Needless to say, Rome does not fare much better, and this time the quotation on p. 291 is from Kenneth Clark, but B. seems to accept the reality of “that long slumber of the creative imagination which lasted from the end of the second century B.C. to the third century AD.” What would happen to this conception if it could be proven (not just submitted, as I have) that the Barberini Faun and the “Pergamene” Gauls are instead creations of the Roman Imperial period? To be sure, the answer might be that such proof will never become available, because the idea is simply a figment of my imagination. But as our concept of originals and copies evolves, there might come a time when excellent quality and aesthetic beauty will no longer be automatically equated with a Greek and lifeless imitation with a Roman date.

By the same token, why should Greece itself remain unproductive after the Roman conquest? Political vicissitudes did not totally curtail its creativity during the period of Macedonian supremacy, and we no longer take it for granted, with Winckelmann, that political freedom and civic stability were prerequisites for aesthetic greatness. Contrast, as B. does, the fact that “the Greek east remained more ‘classical’ in the early centuries AD than did hellenized Rome.” I am not sure why this “was due to the continuing tradition of Greek craftsmen ignoring developments to the west.” Could Greeks in Greece not have done the same?

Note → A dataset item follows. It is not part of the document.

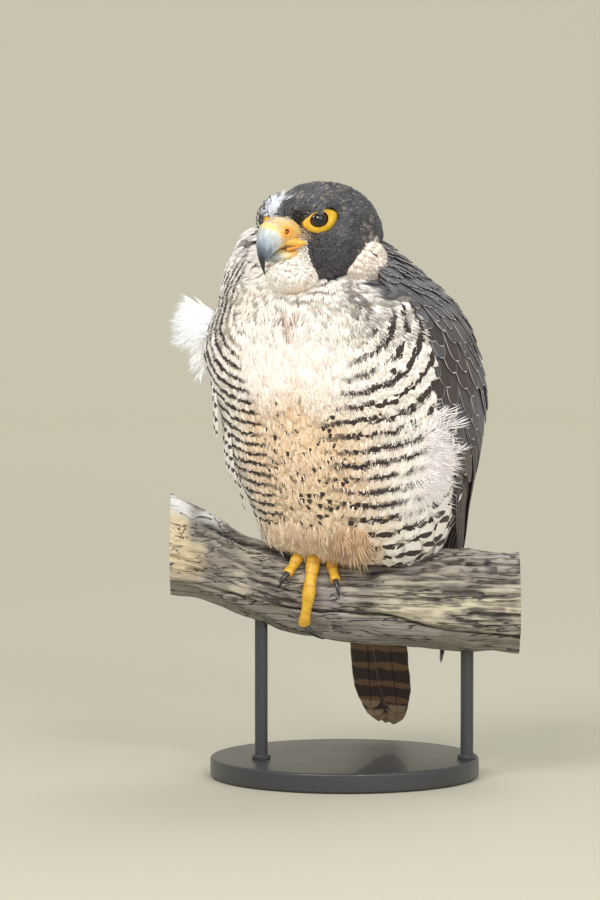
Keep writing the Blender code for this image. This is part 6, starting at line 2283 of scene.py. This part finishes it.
@dataclass
class Eye:
    """Eye of one side with its bare yellow ring."""

    side: int
    radius: float = 8.2
    opening: tuple = (24.7, 21.0, 9.6)
    depth: float = 6.3
    facing: tuple = (0.42, 0.90, 0.05)
    inner: tuple = (6.2, 4.7)
    outer: tuple = (11.0, 8.3)
    brow: float = 0.72

    def __post_init__(self) -> None:
        """Works out the eye's own directions within the head."""
        self.name = "left" if self.side > 0 else "right"
        self.out = unit(np.array((self.facing[0], self.facing[1] * self.side, self.facing[2])))
        tilt = np.array((0.30, 0.0, 1.0))
        self.up = unit(tilt - self.out * float(tilt @ self.out))
        self.fore = unit(np.cross(self.up, self.out) * self.side)
        self.place = np.array((self.opening[0], self.opening[1] * self.side, self.opening[2]))

    def seen_at(self, local: Array) -> tuple[Array, Array]:
        """How far ahead of and above the eye's middle places of the head lie; far off on its other side."""
        offset = local - self.place
        away = 99.0 * (local[:, 1] * self.side < 0)
        return offset @ self.fore + away, offset @ self.up

    def _world(self, fore: Array, up: Array, out: Array) -> Array:
        """World places in the eye's directions."""
        local = self.place + fore[..., None] * self.fore + up[..., None] * self.up + out[..., None] * self.out
        return HEAD.place(local[..., 0], local[..., 1], local[..., 2])

    def ball(self, finish: bpy.types.Material) -> bpy.types.Object:
        """Makes the eye with its raised clear front.

        Args:
            finish: Its material.

        Returns:
            The piece.
        """
        polar = np.linspace(0.02, np.pi - 0.02, 40)[:, None]
        a = np.linspace(0, 2 * np.pi, 56, endpoint=False)[None, :]
        radius = self.radius + 0.35 * np.exp(-((polar / 0.6) ** 2)) - 0.02
        fore = radius * np.sin(polar) * np.cos(a)
        up = radius * np.sin(polar) * np.sin(a)
        out = radius * np.cos(polar) + 0 * a - self.depth
        weave = Weave()
        from_axis = np.broadcast_to(np.sin(np.minimum(polar, np.pi / 2)), fore.shape).ravel()
        add_lathe(weave, self._world(fore, up, out), chance=from_axis)
        name = f"eye_{self.name}_ball"
        return mesh_object(name, weave.mesh(name), finish)

    def ring(self, finish: bpy.types.Material) -> bpy.types.Object:
        """Makes the bare ring with its creases.

        Args:
            finish: Its material.

        Returns:
            The piece.
        """
        a = np.linspace(0, 2 * np.pi, 96, endpoint=False)[:, None]
        share = np.array((0.0, 0.04, 0.12, 0.22, 0.34, 0.46, 0.58, 0.70, 0.82, 0.92, 1.0))[None, :]
        corner = 1 + 0.05 * np.abs(np.cos(a)) ** 6
        brow = mix(self.brow, 0.56, step(0.2, -0.7, np.cos(a)))
        narrow = mix(1.0, brow, step(-0.1, 0.5, np.sin(a)) * share)
        wide = mix(self.inner[0], self.outer[0] * corner, share)
        high = mix(self.inner[1], self.outer[1] * (1 - 0.12 * np.abs(np.cos(a)) ** 3), share) * narrow
        fore = wide * np.cos(a) + 1.5 * share
        up = high * np.sin(a) - 0.1 * share
        flat = (self.inner[0] * np.cos(a)) ** 2 + (self.inner[1] * np.sin(a)) ** 2
        edge = np.sqrt(np.maximum((self.radius + 1.0) ** 2 - flat, 1.0)) - self.depth
        height = mix(edge, 0.55, step(0, 0.5, share)) - 1.6 * step(0.5, 1.0, share)
        height = height + 0.20 * np.sin(share * 30 + 0.6 * np.sin(a * 2)) * step(0.1, 0.25, share)
        height = height - 0.42 * np.exp(-(((share - 0.16) / 0.05) ** 2))
        under = np.stack((mix(0.55, 3.0, share), mix(0.2, 0.2, share)))[0]
        order = np.concatenate((np.arange(11), np.arange(11)[::-1]))
        out = np.concatenate((height, (height - under)[:, ::-1]), axis=1)
        ring = self._world(fore[:, order], up[:, order], out)
        # The tone changes round the ring; the crease near the inner edge is painted darker, painted shade in the
        # crease.
        tone = 1 + 0.18 * np.cos(a + 0.9 * self.side) - 0.25 * np.exp(-(((share - 0.16) / 0.05) ** 2))
        tint = np.stack((np.ones_like(tone), 0.62 + 0.40 * tone, tone), axis=-1)[:, order].reshape(-1, 3)
        weave = Weave()
        faces = grid_faces(97, 22, True) % (96 * 22)
        ring_points = ring.reshape(-1, 3)
        weave.add(ring_points, faces if self.side < 0 else faces[:, ::-1], tint=tint)
        name = f"lid_{self.name}_ring"
        return mesh_object(name, weave.mesh(name), finish)


# Feet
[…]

I hope this Italic outburst will be taken in the same vein as the Briton’s comment about the shape of Britain in the satellite map. When a text is thought-provoking it will in fact provoke, and B. is too serious a scholar not to be taken seriously, even when he writes a book of sweeping surveys. Eyes will be sharpened and classical sensitivity increased by this magisterial account of the diffusion of an artistic tradition that so many of us share.